Monday, 22 March 2021

Apologists for State Violence

Performative condemnation is everywhere. The Tories, the Labour front bench, the line is singular and uniform. It's claimed peaceful protest is sacrosanct, from a government determined to outlaw it. We see Labour politicians clapping on rioting coppers battering sit-down protesters. And, naturally, centrist Twitter pretending to have a stake in an issue they've shown scant interest in, save for likes and retweets. It's a pathetic spectacle in which oh-so principled political differences melt away and all are starkly revealed as outright apologists for state violence.

Pretty much the only sensible Westminster comment about Sunday's protest in Bristol comes from Nadia Whittome, but her nuanced and moderate take is a stand out. Nowhere do we find the establishment defenders of civil liberties. Freedom and the right to assembly must be respected. Peaceful protest is an inalienable right. That is up until the moment coppers raise their batons in anger. No quibbling, no questioning, the so-called liberal establishment gather up their condemnation and hurl it onto the bodies of protesters. They happily nod to the rhythm of every punch and every kick as the riot squad dish out the punishment to the despised outgroups, particularly the left, they'd dearly wish to rough up themselves.

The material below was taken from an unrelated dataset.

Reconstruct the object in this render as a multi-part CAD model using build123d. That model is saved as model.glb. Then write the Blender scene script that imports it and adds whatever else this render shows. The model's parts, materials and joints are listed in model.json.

The nauseating display comes after a brief period of discombobulation. Black Lives Matter have turned the spotlight on police racism in this country, and the disgusting murder of Sarah Everard brought to the fore the force's institutionalised misogyny. A point spectacularly reinforced by the police assault on her vigil just over a week ago. For the briefest of moments inbetween the Met's attack and the Tories passing the second reading of the police powers bill, cop legitimacy was openly interrogated and awkward questions were asked in polite circles. Labour were forced to do some opposition, and centrism had to pay lip service to the evidence of their senses. Bristol's police riot was their opportunity to clamp down on the uncertainty and unease, put away the second thoughts and resume enthusiastic cheerleading for the thin blue line again.

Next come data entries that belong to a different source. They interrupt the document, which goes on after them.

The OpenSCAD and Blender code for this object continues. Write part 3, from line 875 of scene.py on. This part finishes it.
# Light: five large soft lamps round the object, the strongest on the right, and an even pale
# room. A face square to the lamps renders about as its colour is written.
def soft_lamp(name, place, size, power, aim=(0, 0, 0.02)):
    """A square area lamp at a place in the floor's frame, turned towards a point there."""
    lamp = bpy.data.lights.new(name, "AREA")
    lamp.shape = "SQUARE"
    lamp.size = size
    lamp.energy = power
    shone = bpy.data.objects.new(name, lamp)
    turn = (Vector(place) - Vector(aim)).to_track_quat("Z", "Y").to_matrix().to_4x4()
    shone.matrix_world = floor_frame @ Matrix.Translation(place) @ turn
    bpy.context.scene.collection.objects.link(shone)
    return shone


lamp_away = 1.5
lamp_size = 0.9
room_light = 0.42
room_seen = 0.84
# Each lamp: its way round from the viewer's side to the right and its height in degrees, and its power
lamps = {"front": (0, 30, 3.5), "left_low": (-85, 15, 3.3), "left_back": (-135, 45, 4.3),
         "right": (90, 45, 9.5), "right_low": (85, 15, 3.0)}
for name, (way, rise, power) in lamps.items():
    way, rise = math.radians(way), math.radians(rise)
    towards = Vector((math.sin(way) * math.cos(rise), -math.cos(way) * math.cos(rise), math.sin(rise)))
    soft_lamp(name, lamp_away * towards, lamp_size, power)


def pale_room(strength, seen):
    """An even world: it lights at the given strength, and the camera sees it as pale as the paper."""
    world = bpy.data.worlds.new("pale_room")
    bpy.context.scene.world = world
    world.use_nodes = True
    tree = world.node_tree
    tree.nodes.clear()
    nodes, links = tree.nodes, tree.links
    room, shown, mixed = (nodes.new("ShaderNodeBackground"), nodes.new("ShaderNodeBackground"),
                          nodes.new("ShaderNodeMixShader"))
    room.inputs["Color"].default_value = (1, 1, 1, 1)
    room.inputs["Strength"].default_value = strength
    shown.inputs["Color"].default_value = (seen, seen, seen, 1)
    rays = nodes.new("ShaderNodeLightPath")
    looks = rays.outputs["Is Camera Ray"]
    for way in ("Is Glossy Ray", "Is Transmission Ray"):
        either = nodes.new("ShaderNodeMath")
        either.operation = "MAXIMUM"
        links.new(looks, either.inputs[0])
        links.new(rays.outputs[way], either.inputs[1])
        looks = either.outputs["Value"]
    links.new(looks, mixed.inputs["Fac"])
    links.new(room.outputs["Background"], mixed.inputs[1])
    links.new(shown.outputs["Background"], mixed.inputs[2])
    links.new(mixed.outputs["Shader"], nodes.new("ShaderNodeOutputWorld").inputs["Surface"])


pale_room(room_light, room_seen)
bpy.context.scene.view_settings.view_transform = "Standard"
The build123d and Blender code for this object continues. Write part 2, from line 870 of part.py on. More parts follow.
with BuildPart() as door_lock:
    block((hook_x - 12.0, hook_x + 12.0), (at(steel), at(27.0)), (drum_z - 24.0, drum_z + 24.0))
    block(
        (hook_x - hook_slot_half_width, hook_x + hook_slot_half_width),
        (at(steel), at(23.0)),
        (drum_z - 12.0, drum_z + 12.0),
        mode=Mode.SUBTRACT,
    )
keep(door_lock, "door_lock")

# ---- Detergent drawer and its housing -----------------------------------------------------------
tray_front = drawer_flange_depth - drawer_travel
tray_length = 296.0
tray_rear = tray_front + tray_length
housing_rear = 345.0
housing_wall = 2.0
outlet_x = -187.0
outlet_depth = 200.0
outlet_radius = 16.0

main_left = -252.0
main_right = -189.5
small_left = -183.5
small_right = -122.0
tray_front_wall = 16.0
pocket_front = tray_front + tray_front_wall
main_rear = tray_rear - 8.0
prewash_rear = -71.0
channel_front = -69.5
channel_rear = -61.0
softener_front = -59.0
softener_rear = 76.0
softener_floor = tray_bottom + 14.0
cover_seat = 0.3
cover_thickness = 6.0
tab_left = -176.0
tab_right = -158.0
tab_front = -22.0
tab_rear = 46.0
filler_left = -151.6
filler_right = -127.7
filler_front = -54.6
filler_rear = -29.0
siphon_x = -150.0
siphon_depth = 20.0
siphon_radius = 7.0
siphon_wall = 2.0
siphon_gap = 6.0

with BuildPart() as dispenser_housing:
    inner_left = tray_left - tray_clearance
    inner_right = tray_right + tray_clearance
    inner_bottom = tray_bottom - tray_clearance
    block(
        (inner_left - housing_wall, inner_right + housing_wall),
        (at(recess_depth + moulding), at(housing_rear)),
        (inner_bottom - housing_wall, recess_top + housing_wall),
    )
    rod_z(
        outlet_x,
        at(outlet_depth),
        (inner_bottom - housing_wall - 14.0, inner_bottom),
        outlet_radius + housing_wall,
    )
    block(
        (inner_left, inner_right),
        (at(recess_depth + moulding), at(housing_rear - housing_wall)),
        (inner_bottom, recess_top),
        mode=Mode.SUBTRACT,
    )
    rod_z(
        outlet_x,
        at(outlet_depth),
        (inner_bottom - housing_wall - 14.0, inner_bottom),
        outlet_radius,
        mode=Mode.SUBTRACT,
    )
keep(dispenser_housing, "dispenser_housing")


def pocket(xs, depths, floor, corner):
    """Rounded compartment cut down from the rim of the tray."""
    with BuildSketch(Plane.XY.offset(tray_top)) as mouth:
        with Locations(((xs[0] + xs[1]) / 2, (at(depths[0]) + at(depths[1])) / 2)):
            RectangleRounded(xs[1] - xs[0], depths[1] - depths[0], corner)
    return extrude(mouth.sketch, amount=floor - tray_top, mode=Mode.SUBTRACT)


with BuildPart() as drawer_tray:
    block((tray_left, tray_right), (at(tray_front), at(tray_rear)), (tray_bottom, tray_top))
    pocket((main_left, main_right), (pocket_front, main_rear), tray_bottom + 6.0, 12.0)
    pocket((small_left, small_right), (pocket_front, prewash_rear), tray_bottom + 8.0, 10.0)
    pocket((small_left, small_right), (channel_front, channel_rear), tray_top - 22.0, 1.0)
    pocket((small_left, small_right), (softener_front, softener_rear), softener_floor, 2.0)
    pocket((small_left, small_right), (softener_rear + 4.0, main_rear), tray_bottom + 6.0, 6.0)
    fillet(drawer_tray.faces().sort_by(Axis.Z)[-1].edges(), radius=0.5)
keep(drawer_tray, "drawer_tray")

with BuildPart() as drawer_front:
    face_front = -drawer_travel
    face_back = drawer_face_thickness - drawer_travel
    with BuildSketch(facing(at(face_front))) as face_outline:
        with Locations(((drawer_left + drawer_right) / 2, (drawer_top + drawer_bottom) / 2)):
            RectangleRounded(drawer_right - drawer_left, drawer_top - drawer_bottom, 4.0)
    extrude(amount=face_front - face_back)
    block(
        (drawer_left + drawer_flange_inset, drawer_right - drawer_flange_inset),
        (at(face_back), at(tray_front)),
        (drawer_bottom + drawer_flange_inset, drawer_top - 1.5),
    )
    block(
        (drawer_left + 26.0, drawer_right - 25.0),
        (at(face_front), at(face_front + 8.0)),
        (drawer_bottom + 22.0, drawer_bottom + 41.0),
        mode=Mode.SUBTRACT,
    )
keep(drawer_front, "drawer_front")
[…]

We're going to be seeing a lot of this over the coming years, if not later this summer. Mainstream politics is entering a strange kind of stasis. The Tories have their coalition of voters sewn up tight, and Keir Starmer's Labour are determined to demobilise and demotivate its support. The result is political marginalisation. Locking out the class interests of younger workers while both parties define and pander to the petit bourgeois horizons of elderly home owners is not without consequence. Before 2015, this manifested as an alienated abstention from mainstream politics - something politicians affected to care about. Once large numbers rudely intruded onto their turf they systematically drove them out again. With legitimate channels closed, the streets are open. Thanks to the Tories' efforts at criminalising mobilisation, what we are likely to see, much to the horror of current and future pearl clutchers, is a wider and deeper spread of radicalisation.

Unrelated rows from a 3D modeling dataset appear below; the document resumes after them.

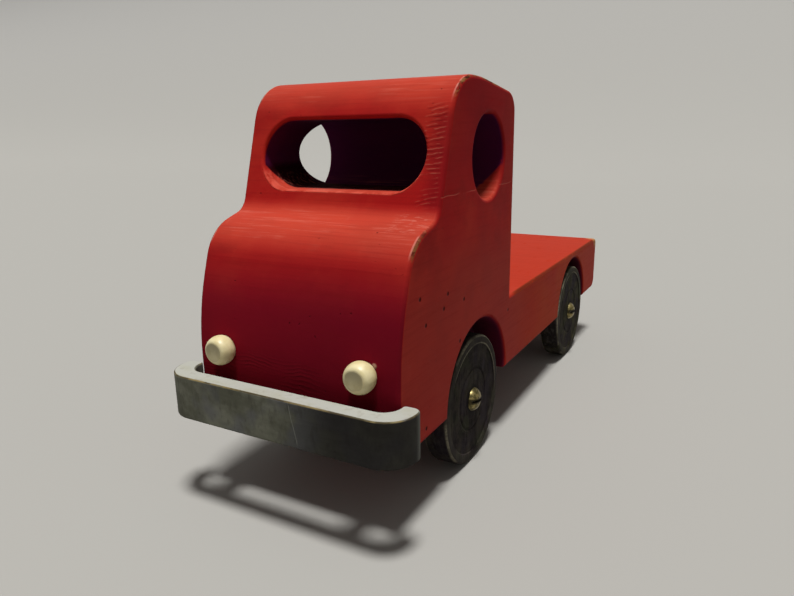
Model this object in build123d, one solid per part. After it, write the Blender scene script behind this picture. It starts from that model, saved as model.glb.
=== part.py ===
from build123d import *
import math
import os

# Painted wooden flatbed truck. Millimetres, +Z up, the truck runs along Y with its bumper towards -Y.
# Shapes are drawn in stations: y = 0 at the cab's front face, z = 0 on the floor, x = 0 on the centre line.
# They are moved at the end, so that the origin is the middle of the truck's footprint.

# --- wooden body ---
body_width = 100.0
body_bottom = 35.0
bed_thickness = 38.0
bed_end = 317.5
cab_depth = 119.0
roof_height = 178.6
roof_fall_angle = 7.5
glue_line_height = 131.5
windscreen_lean = 17.0
bonnet_slope = 17.0
front_lean = 18.0
knee_height = 46.0
knee_round = 115.0
nose_y = 11.7
nose_round = 22.0
valley_y = 33.2
valley_round = 9.0
brow_round = 22.5
crown_y = 76.0
crown_round = 120.0
roof_rear_round = 10.0
tail_top_round = 3.5
tail_bottom_round = 7.0
front_foot_round = 3.0
edge_round = 1.8

# --- windows ---
side_window_diameter = 37.6
side_window_y = 85.8
side_window_z = 144.8
front_window_width = 82.2
front_window_x = -0.5
front_window_height = 29.4
front_window_z = 147.0
window_edge_round = 1.5

# --- wheels and what holds them ---
wheel_radius = 31.5
wheel_thickness = 12.0
wheel_rim_width = 4.6
wheel_rim_rise = 0.6
wheel_edge_round = 1.6
ring_groove_radius = 15.0
ring_groove_depth = 0.4
bore_clearance = 0.08
side_play = 0.2
washer_radius = 8.0
washer_thickness = 1.5
wheel_rim_chamfer = (1.2, 0.1)
disc_edge_slope = 0.5
ring_groove_half_width = 0.9
axles = {
    "front": {"y": 76.0, "pocket_y": 78.4, "pocket_z": 35.3, "pocket_radius": 35.4, "wheel_face": 48.3},
    "rear": {"y": 249.4, "pocket_y": 249.2, "pocket_z": 35.4, "pocket_radius": 33.6, "wheel_face": 49.4},
}
axle_block_width = 30.0
axle_block_height = 20.0
axle_block_chamfer = 3.0

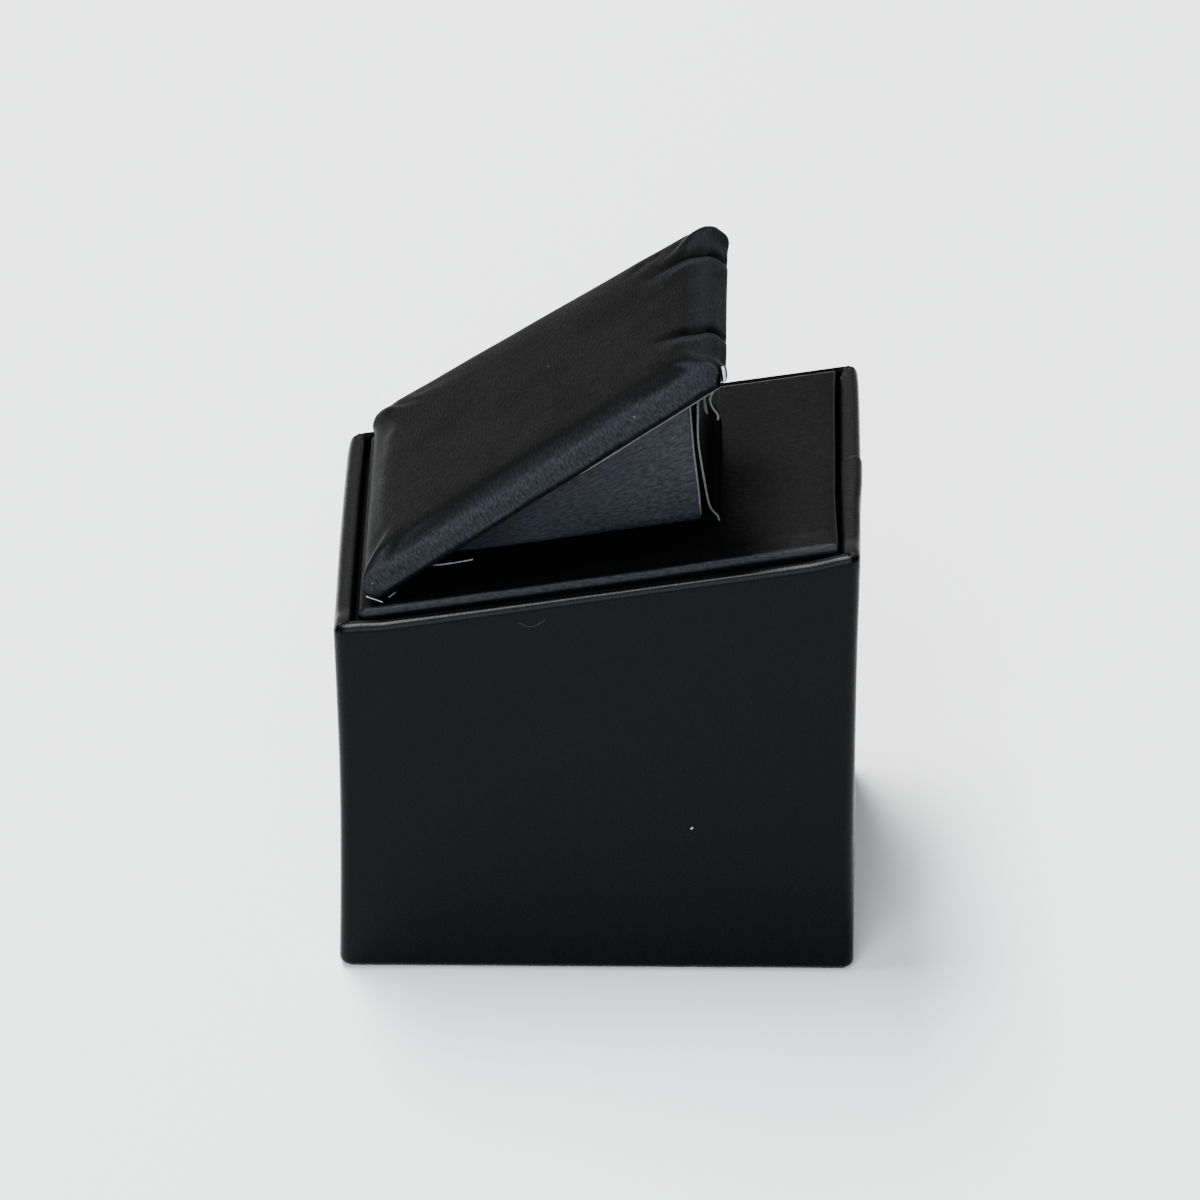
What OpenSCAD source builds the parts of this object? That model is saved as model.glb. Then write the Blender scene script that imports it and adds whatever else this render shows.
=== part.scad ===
// Counter-top jewelry display box: a hollow board box with a sloping, raised rim, and a
// lift-out padded insert that carries a ramp and a tilted display pad, all covered in leatherette.
// Millimetres. +Z is up, +Y is the high back, -Y the low front, and +X is the right-hand side.
// The origin is the middle of the footprint, on the surface that the box stands on.

/* [Body] */
// Depth of the body, from the low front to the high back
body_l = 63.5; // [56:0.5:80]
// Width of the body, from side to side
body_w = 49.8; // [47:0.1:64]
// Height of the rim at the front
front_h = 48.1; // [36:0.1:54]
// Height of the rim at the back
back_h = 58.6; // [54:0.1:72]
// Radius of the body's upright corners
corner_r = 1.6; // [0.6:0.1:2]

/* [Sheet stock] */
// Thickness of the leatherette
skin = 0.35; // [0.25:0.05:0.45]
// Thickness of the outer wall boards
wall_board = 1.2; // [1:0.1:1.6]
// Thickness of the collar boards that the insert rests on
collar_board = 2; // [1.6:0.1:2.4]
// Thickness of the base board
base_board_t = 2; // [1.5:0.1:3]
// Thickness of the sheet that covers the underside
cover_t = 0.35; // [0.3:0.05:0.6]
// How far the bottom sheet stops short of the body's edges
cover_inset = 1; // [0.5:0.1:3]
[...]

This is going to suit establishment politics for the time being. More police attacks spun as protester violence, and the vulcanism of frustrated disorder erupting against repeated provocations suits the Tories very nicely. Thanks to their cultivated generational war, they'll have little trouble convincing the support that their children and grandchildren need the smack of firm government to sort then out. But when their numbers start to dwindle, what then? Prediction is a mug's game, but it's doubtful tens of millions who've had their lives blighted by the Tory, Liberal, and Labour establishments are going to award them with a bouquet of thanks.

Image Credit

8 comments:

Phil said...

The Tweets linked in the first paragraph have both been deleted, although fortunately Toby Perkins' has been preserved.

[mutters] "a Labour MP - a Labour MP..."

Phil said...

Yeah, I spotted Toby Perkins' deletion this morning so fixed the tweet. As for Russ in Cheshire, no surprises there.

Defensor dux civitatis violentiam said...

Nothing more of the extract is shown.